◆ Instruction ◆
Copy out all lines where "bending" appears.

◆ Records supplied ◆
====
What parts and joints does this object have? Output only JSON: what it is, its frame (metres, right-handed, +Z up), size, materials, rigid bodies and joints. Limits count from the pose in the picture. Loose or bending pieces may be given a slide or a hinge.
====
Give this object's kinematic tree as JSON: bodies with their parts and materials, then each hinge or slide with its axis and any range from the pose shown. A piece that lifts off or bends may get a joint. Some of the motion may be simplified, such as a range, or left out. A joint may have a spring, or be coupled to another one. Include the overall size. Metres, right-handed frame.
====
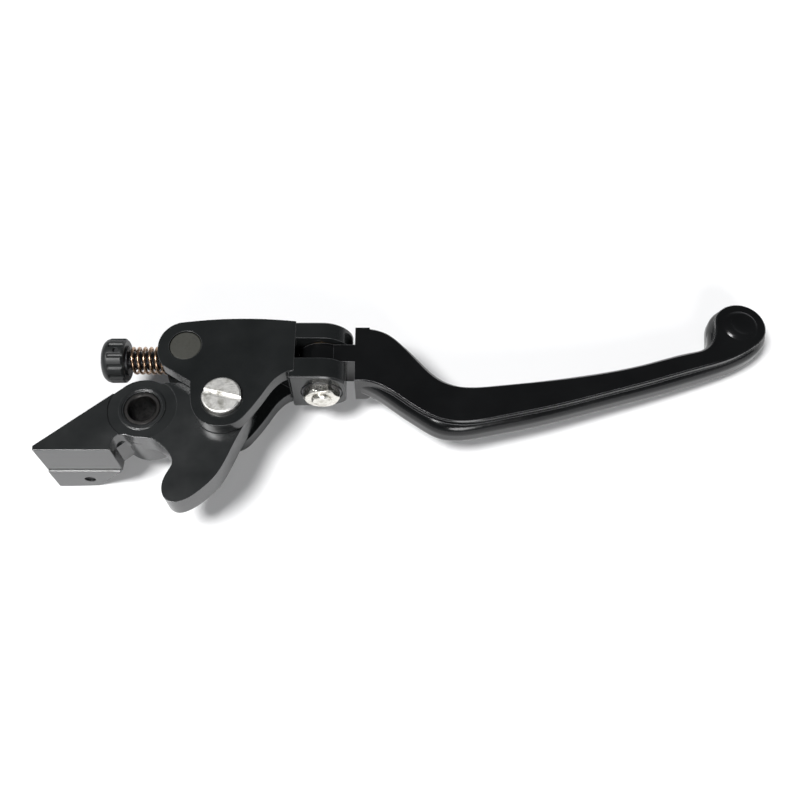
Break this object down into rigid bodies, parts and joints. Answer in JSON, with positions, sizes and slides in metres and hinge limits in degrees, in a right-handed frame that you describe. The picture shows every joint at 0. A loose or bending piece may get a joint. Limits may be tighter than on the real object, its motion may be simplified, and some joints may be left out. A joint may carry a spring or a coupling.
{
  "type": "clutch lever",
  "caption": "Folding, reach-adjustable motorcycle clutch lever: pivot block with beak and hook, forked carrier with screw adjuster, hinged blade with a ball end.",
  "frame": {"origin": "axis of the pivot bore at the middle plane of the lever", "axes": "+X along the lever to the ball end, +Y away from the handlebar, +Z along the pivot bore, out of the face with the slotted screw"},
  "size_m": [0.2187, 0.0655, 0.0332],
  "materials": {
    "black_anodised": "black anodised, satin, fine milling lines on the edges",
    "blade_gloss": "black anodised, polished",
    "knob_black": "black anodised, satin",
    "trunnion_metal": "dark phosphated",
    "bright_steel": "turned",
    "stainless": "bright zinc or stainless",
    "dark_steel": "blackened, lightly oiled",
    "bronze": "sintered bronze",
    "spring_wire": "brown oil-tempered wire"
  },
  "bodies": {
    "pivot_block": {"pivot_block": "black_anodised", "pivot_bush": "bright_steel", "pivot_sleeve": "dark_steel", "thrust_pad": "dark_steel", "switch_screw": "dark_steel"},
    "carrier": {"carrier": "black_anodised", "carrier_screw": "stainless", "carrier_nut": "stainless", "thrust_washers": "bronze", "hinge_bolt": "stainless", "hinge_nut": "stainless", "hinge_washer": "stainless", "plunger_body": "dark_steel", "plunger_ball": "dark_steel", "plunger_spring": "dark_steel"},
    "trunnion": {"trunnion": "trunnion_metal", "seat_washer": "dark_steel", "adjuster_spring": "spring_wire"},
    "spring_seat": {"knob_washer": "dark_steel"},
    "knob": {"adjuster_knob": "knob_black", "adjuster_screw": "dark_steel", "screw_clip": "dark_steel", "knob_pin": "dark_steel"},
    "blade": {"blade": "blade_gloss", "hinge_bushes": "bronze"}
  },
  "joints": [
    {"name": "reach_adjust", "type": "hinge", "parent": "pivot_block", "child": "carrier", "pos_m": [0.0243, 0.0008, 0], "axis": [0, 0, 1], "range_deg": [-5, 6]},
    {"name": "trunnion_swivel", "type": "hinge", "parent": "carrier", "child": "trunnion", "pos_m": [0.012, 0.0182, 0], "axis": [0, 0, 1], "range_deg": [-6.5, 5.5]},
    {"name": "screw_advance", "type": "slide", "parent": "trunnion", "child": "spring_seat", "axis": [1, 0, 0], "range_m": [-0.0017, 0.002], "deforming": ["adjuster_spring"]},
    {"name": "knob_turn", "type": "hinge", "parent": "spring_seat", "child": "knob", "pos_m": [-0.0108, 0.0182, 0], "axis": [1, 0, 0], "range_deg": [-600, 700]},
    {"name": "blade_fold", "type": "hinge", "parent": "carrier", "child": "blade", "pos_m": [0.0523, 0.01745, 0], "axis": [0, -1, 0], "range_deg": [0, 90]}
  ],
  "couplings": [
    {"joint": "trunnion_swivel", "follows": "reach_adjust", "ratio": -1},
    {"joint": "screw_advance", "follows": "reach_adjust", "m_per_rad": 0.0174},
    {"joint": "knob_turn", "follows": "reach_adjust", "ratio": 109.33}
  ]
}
====
◆ Result of this exercise ◆
What parts and joints does this object have? Output only JSON: what it is, its frame (metres, right-handed, +Z up), size, materials, rigid bodies and joints. Limits count from the pose in the picture. Loose or bending pieces may be given a slide or a hinge.
Break this object down into rigid bodies, parts and joints. Answer in JSON, with positions, sizes and slides in metres and hinge limits in degrees, in a right-handed frame that you describe. The picture shows every joint at 0. A loose or bending piece may get a joint. Limits may be tighter than on the real object, its motion may be simplified, and some joints may be left out. A joint may carry a spring or a coupling.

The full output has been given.